Using overlapping sequences might give us more training data as well as better context.
I think the problem lies here
model.fit(np.stack(xs,1), y, batch_size=64, nb_epoch=8)
I changed it to
model.fit(np.concatenate(xs,axis=1), y, batch_size=64, nb_epoch=8)
np.stack adds another dimension to the input.
Join a sequence of arrays along a new axis. The `axis` parameter specifies the index of the new axis in the dimensions of the result. For example, if ``axis=0`` it will be the first dimension and if ``axis=-1`` it will be the last dimension. .. versionadded:: 1.10.0 Parameters ---------- arrays : sequence of array_like Each array must have the same shape. axis : int, optional The axis in the result array along which the input arrays are stacked. Returns ------- stacked : ndarray The stacked array has one more dimension than the input arrays.
xs is a list 8 in length of 75110 row vectors
so I think the idea is to change the list into a matrix 75110 row x 8 columns hence the axis parameter of ‘1’

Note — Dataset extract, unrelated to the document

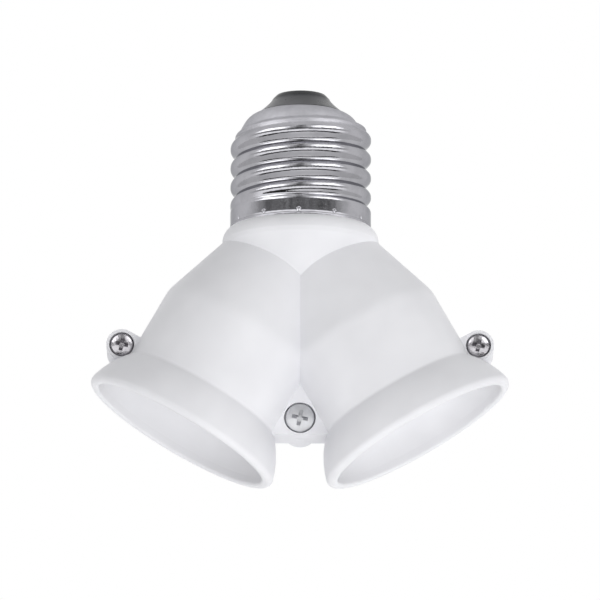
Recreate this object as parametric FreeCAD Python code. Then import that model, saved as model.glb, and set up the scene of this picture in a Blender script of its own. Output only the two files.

I used np.concatenate(xs,1) which seems to correct the error
NOTE : this applies to the section Our first RNN with keras! At the time I did not complete the lesson. Now I have my own home box I am finishing of the lesson so please bear that in mind
@Christine No Problem.
Why it was np.stack in the first place I have no idea. What has changed between when it was working and not, I am not sure either. I am using keras 1.2.2. and theano 0.8.2. I seem to be getting results in the same ball park as the downloaded notebook. I am not actually using cuda features so many parts of the notebooks are quite slow but mostly in this notebook I can get 60s epochs. I am not sure if I am getting getting floating point errors by not using a GPU or it could be down to randomness as nowhere do we set any seeds.
Anyway I guess the fix is legitimate, anyone care to comment.
EDIT: In the notebook section ‘One-hot sequence model with keras’ using np.stack works okay
I am having same issue. Were you eventually able to predict anything else?
Same problem here. Did you find the solution?